“Gypsy voting” causes concerns in Colorado
COLORADO SPRINGS, COLO. — A different form of voter fraud is causing concern for the El Paso County Clerk and Recorder.
It’s called Transient voting, or “Gypsy voting.”
The newly enacted “Voter Access and Modernized Election Act” removes the waiting period between a person moving to a new district, and being able to vote in that district. Residents can now register a new address and vote in their new district in the same day.
The process is simple. According to the text of the bill, they only need to provide the new permanent address, promise “it is their sole place of legal residence” and “swear the information provided on the form is true” under penalty of perjury. Then by law, they must be given a ballot.
“It comes down to their honor and willingness to risk possible criminal prosecution,” El Paso County Clerk Wayne Williams said.

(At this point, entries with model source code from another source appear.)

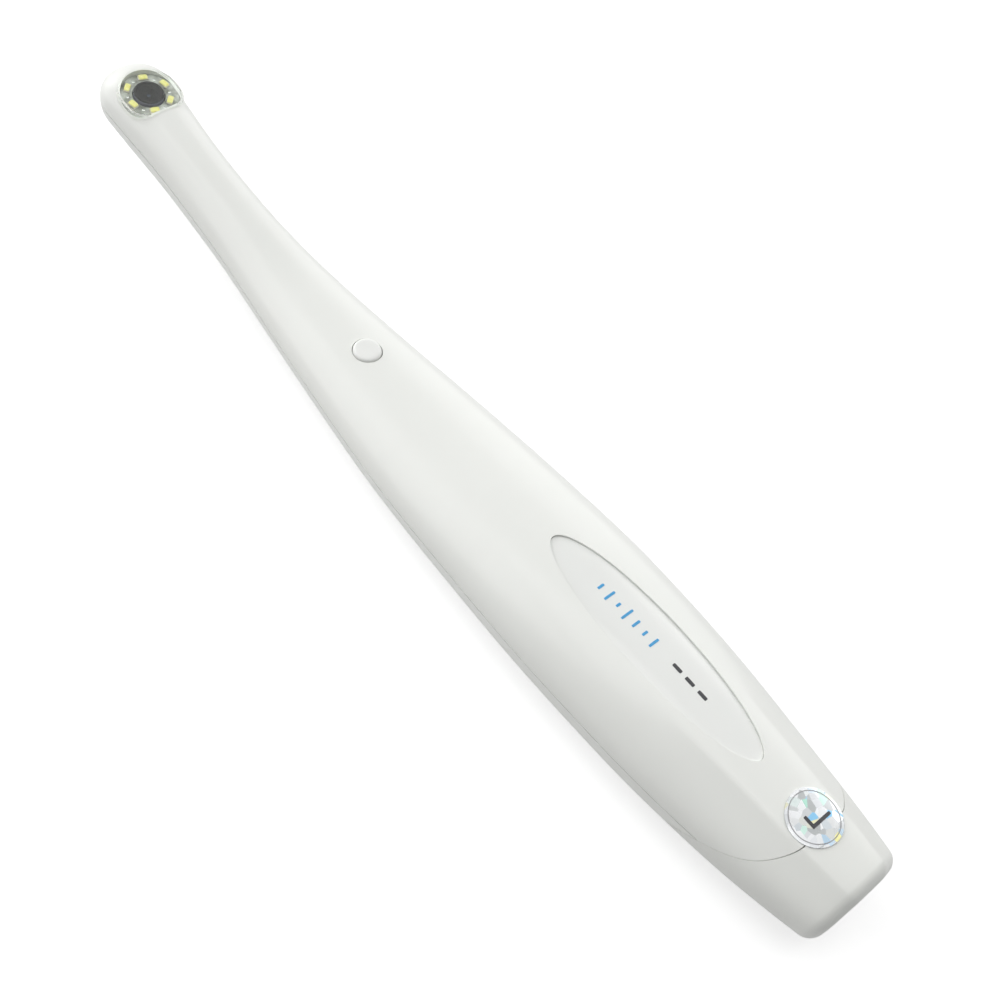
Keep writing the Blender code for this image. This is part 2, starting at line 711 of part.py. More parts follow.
def make_switch():
    place = (at(BUTTON_STATION), 0.0, 0.0)
    low = BOARD_BOTTOM + BOARD_THICK + SEAT
    high = low + SWITCH_HEIGHT
    well = PLUNGER_RADIUS + 0.85
    base = box("switch_base", (SWITCH_SIZE, SWITCH_SIZE, SWITCH_HEIGHT),
               (place[0], 0.0, (low + high) / 2))
    cavity = rod("switch_well", well, low + 0.6, high + 1.0, place, cutter=True)
    boolean(base, "DIFFERENCE", cavity)
    finish(base, (0.03, 0.03, 0.03), 0.5)

    cover = box("switch_cover", (SWITCH_SIZE, SWITCH_SIZE, 0.3),
                (place[0], 0.0, high + SEAT + 0.15))
    window = rod("cover_hole", PLUNGER_RADIUS + 0.25, high - 1.0, high + 2.0, place, cutter=True)
    boolean(cover, "DIFFERENCE", window)
    finish(cover, (0.7, 0.7, 0.7), 0.3, 0.9)

    dome_low = low + 0.6 + SKIN
    dome = turned("switch_dome", [
        (0.0, dome_low + 0.5), (0.7, dome_low + 0.45), (1.3, dome_low + 0.3),
        (1.85, dome_low + 0.02), (1.85, dome_low - 0.0), (1.6, dome_low), (1.2, dome_low + 0.15),
        (0.7, dome_low + 0.3), (0.0, dome_low + 0.36)], place, segments=20)
    finish(dome, (0.75, 0.75, 0.76), 0.25, 1.0)

    flange_low = dome_low + 0.5 + SKIN
    pin_top = high + SEAT + 0.3 + BUTTON_TRAVEL + 0.35
    plunger = turned("switch_plunger", [
        (0.0, pin_top), (PLUNGER_RADIUS - 0.15, pin_top), (PLUNGER_RADIUS, pin_top - 0.15),
        (PLUNGER_RADIUS, flange_low + 0.35), (well - 0.25, flange_low + 0.35),
        (well - 0.25, flange_low), (0.0, flange_low)], place, segments=20)
    finish(plunger, (0.05, 0.05, 0.05), 0.4)
    return pin_top


def make_button(pin_top):
    top = profile(BUTTON_STATION, 2) + BUTTON_PROUD
    collar_low = profile(BUTTON_STATION, 2) - COLLAR_DEPTH
    flange_high = collar_low - GAP
    radius = BUTTON_RADIUS
    button = turned("snapshot_button", [
        (0.0, top), (0.9 * radius / 2.6, top - 0.03), (1.6 * radius / 2.6, top - 0.12),
        (2.15 * radius / 2.6, top - 0.27), (2.45 * radius / 2.6, top - 0.45),
        (radius, top - 0.75), (radius, flange_high),
        (FLANGE_RADIUS, flange_high), (FLANGE_RADIUS, flange_high - FLANGE_THICK),
        (STEM_RADIUS, flange_high - FLANGE_THICK), (STEM_RADIUS, pin_top + SEAT),
        (0.0, pin_top + SEAT)], (at(BUTTON_STATION), 0.0, 0.0), segments=36)
    finish(button, (0.8, 0.8, 0.78), 0.3)


def make_trim():
    oval = draped_disc("nameplate", PLATE_STATION, PLATE_LENGTH / 2, PLATE_WIDTH / 2,
                       -PLATE_SINK - PLATE_THICK, -PLATE_SINK, segments=48)
    finish(oval, (0.82, 0.83, 0.82), 0.3)
    seal = draped_disc("seal_sticker", SEAL_STATION, SEAL_RADIUS, SEAL_RADIUS, SKIN, SKIN + SEAL_THICK)
    finish(seal, (0.75, 0.76, 0.8), 0.25, 0.8)


def draped_disc(name, station, along, across, low, high, segments=28, steps=5, cutter=False):
    """Oval disc that follows the body's top between two heights above it."""
    rings = []
    shares = [max(step / steps, 0.004) for step in range(steps + 1)]
    for lift, order in ((low, shares), (high, shares[::-1])):
        for share in order:
            ring = []
            for i in range(segments):
                angle = 2 * math.pi * i / segments
                ring.append(draped(station + along * share * math.cos(angle),
                                   across * share * math.sin(angle), lift))
            rings.append(ring)
    return loft(name, rings, True, True, True, cutter)


def draped(station, side, lift):
    """Point on the body's top at a station and a sideways place."""
    half_width, centre, half_height = section_size(station)
    power = body_power(station)
    share = max(1.0 - (abs(side) / half_width) ** power, 0.0) ** (1.0 / power)
    drop = shoulder_drop(station, side, half_width)
    return Vector((at(station), side, centre + half_height * share - drop + lift)) * MM


def make_socket():
    back = LENGTH - SOCKET_DEPTH
    outer = SOCKET_RADIUS + SOCKET_WALL
    place = (0.0, 0.0, SOCKET_HEIGHT)
    face = at(LENGTH) - 0.2
    rear = at(back)
    wall_in = at(LENGTH - WALL - 0.4) - GAP
    sleeve = turned("socket_sleeve", [
        (outer - 0.15, face), (SOCKET_RADIUS + 0.15, face), (SOCKET_RADIUS, face - 0.2),
        (SOCKET_RADIUS, rear), (outer, rear), (outer, wall_in - 1.0),
        (outer + SOCKET_FLANGE, wall_in - 1.0), (outer + SOCKET_FLANGE, wall_in), (outer, wall_in),
        (outer, face - 0.15)][::-1],
        place, along_x=True, segments=32)
    finish(sleeve, (0.72, 0.73, 0.74), 0.28, 1.0)

    insert_low = rear + 0.5
    insert = rod("socket_insert", SOCKET_RADIUS - GAP, insert_low, insert_low + INSERT_THICK,
                 place, along_x=True, segments=32)
    finish(insert, (0.03, 0.03, 0.03), 0.5)
    for index in range(4):
        angle = math.radians(45.0 + 90.0 * index)
        y = PIN_RING * math.cos(angle)
        z = SOCKET_HEIGHT + PIN_RING * math.sin(angle)
        hole = rod("pin_hole_%d" % (index + 1), PIN_RADIUS + SEAT, insert_low - 1.0,
                   insert_low + INSERT_THICK + 1.0, (0.0, y, z), segments=12, cutter=True,
                   along_x=True)
        boolean(insert, "DIFFERENCE", hole)
        pin = rod("socket_pin_%d" % (index + 1), PIN_RADIUS, insert_low - 1.2,
                  insert_low + INSERT_THICK + PIN_PROUD, (0.0, y, z), segments=12, along_x=True)
        bevel(pin, 0.12, segments=1)
        finish(pin, (0.83, 0.62, 0.25), 0.25, 1.0)
        make_lead(index, Vector((insert_low - 1.2 - GAP, y, z)))


def make_lead(index, start):
    """Lead from a socket pin to the connector on the handle board."""
    rear = at(BOARD_REAR - 2.0)
    end = Vector((rear + GAP, LEAD_PITCH * (0.5, -0.5, -1.5, 1.5)[index],
                  BOARD_BOTTOM + BOARD_THICK + SEAT + 1.6))
    count = 14
    data = bpy.data.curves.new("lead_%d_line" % (index + 1), "CURVE")
    data.dimensions = "3D"
    data.bevel_depth = LEAD_RADIUS * MM
    data.bevel_resolution = 2
    data.use_fill_caps = True
    spline = data.splines.new("POLY")
    spline.points.add(count)
    for step, point in enumerate(spline.points):
        t = step / count
        blend = smooth_step(t)
        x = start.x + (end.x - start.x) * t
        y = start.y + (end.y - start.y) * blend
        z = start.z + (end.z - start.z) * blend
        point.co = (x * MM, y * MM, z * MM, 1.0)
    lead = bpy.data.objects.new("lead_%d" % (index + 1), data)
    collection.objects.link(lead)
    colour = ((0.7, 0.05, 0.04), (0.75, 0.75, 0.72), (0.05, 0.35, 0.1), (0.03, 0.03, 0.03))[index]
    data.materials.append(material(lead.name + "_material", colour, 0.5))


def make_connector():
    size = (4.4, 7.6, 2.6)
    base = BOARD_BOTTOM + BOARD_THICK + SEAT
    part = box("wire_connector", size, (at(BOARD_REAR - 2.0) - size[0] / 2, 0.0,
                                        base + size[2] / 2), round_edges=0.15)
    finish(part, (0.8, 0.78, 0.7), 0.5)


def main():
    global collection, cutters
    for obj in list(bpy.data.objects):
        bpy.data.objects.remove(obj)
    collection = bpy.data.collections.new("intraoral_camera")
    cutters = bpy.data.collections.new("cutters")
    bpy.context.scene.collection.children.link(collection)
    bpy.context.scene.collection.children.link(cutters)
    head = head_empty()
    make_shells(head)
    make_cap()
    make_window(head)
    make_optics(head)
    make_lamps(head)
    make_flex(head)
    make_board()
    pin_top = make_switch()
    make_button(pin_top)
    make_trim()
    make_connector()
    make_socket()


main()
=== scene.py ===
import math

import bmesh
import bpy
from mathutils import Matrix, Vector


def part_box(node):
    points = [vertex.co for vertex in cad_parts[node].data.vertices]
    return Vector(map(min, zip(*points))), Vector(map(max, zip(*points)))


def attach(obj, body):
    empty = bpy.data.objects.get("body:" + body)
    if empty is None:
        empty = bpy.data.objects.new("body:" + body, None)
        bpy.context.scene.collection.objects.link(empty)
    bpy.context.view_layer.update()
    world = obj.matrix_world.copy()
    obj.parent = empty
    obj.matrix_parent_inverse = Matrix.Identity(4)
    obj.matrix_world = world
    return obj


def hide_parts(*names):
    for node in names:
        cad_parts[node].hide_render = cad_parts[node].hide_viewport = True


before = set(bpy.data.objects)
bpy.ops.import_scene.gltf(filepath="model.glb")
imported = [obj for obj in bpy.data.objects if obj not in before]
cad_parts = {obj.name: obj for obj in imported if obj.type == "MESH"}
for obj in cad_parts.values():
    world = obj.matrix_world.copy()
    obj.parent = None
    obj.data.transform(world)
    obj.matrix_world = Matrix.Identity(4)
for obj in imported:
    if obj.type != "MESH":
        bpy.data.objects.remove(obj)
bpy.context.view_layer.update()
MM = 0.001

# ---------------------------------------------------------------- the wand's surface
LENGTH = 199.0
HEAD_WIDTH, NECK_WIDTH, HANDLE_WIDTH, TAIL_WIDTH, HANDLE_HEIGHT = 14.4, 12.1, 29.8, 18.8, 19.5
WALL = 1.8
NOSE_LENGTH, TAIL_ROUND, BELLY_FLAT = 6.8, 2.2, 0.25
BODY_POWER, HEAD_POWER = 2.35, 2.4
FACET_START, FACET_BLEND, FACET_SHARE, FACET_DEPTH = 145.0, 30.0, 0.45, 0.85
HEAD_STATION, HEAD_TILT = 10.0, 4.0
BUTTON_STATION, BUTTON_RADIUS = 76.7, 2.6
SEAM_STATION, SEAM_SWEEP, SEAM_HIGH, SEAM_LOW = 187.8, 20.0, 19.2, 2.0
PLATE_STATION, PLATE_LENGTH, PLATE_WIDTH, PLATE_SINK, PLATE_THICK = 149.6, 48.8, 11.2, 0.4, 0.3
SEAL_STATION, SEAL_RADIUS = 185.6, 4.85
SOCKET_HEIGHT = 11.2
WINDOW_RADIUS, WINDOW_REACH, WINDOW_POWER, WINDOW_THICK, WINDOW_PANE = 5.8, 5.4, 3.2, 2.4, 0.5
BARREL_RADIUS, BARREL_TOP, BARREL_END, BARREL_BORE = 2.8, -0.65, -4.95, 1.78
LAMP_COUNT, LAMP_RING, LAMP_PHASE, LAMP_PITCH, LAMP_BOARD_TOP = 6, 4.0, -18.0, 60.0, -1.4
BUTTON_PROUD, BUTTON_GAP, BUTTON_FLANGE = 0.45, 0.14, 3.5
PLATE_GAP, PRINT_THICK, SEAL_LIFT, SEAL_THICK = 0.05, 0.02, 0.1, 0.12
SOCKET_RADIUS, SOCKET_DEPTH, PIN_RING, PIN_COUNT = 3.8, 9.5, 2.1, 4
GROOVE = 0.2  # width of the parting line and of the tail cap's seam

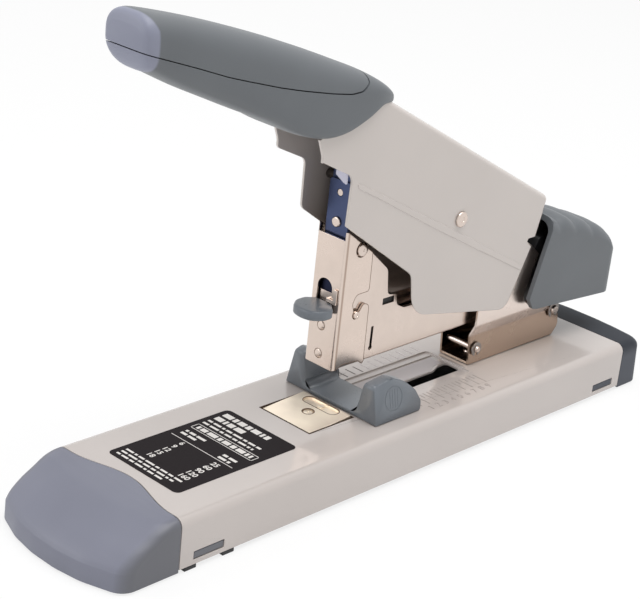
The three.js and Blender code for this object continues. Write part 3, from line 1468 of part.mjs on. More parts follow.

Williams said he fears people can state their “intent” to move to District 11 prior to the recall vote, citing a fake or temporary address and then move their legal address again afterward.
“This bill only allows prosecution afterwards instead of prevention beforehand. So, this last presidential election for example, we had an individual who submitted 5 different voter registrations. But, we caught that before the ballots went out so that individual didn’t get the chance to vote 5 times. The problem with the new law is that check went away,” Williams said.
Monday saw the second highest voter turnout of State Senator John Morse’s recall election with a total of 12,985 residents turning in ballots. 122 of those who’ve voted so far are new registrants, or have just changed their registration to El Paso County.
The law now requires suspicious registrations to be passed along to the District Attorney to investigate. Alerts could be raised if the person doesn’t eventually claim the move in other areas. For example, registering their vehicle to the new address, switching utilities bills at the address to their name or changing the address on their driver’s license.
But, Williams said that’s not enough to quell his concerns about tomorrow’s recall results. His biggest concern is once a ballot is cast, it can’t be taken back. That’s a protection in place for any voter’s anonymity.
“Despite who they voted for, they might be cheering for them from the criminal justice center, but the individual will still have recieved that vote,” Williams said.
If you haven’t voted in the recall election and still would like to cast a ballot or register, voting is open Tuesday, September 10 from 7 a.m. to 7 p.m.
Any voter in line at a Voter Service and Polling Center before 7:00 PM will be allowed to vote as long as they stay in line.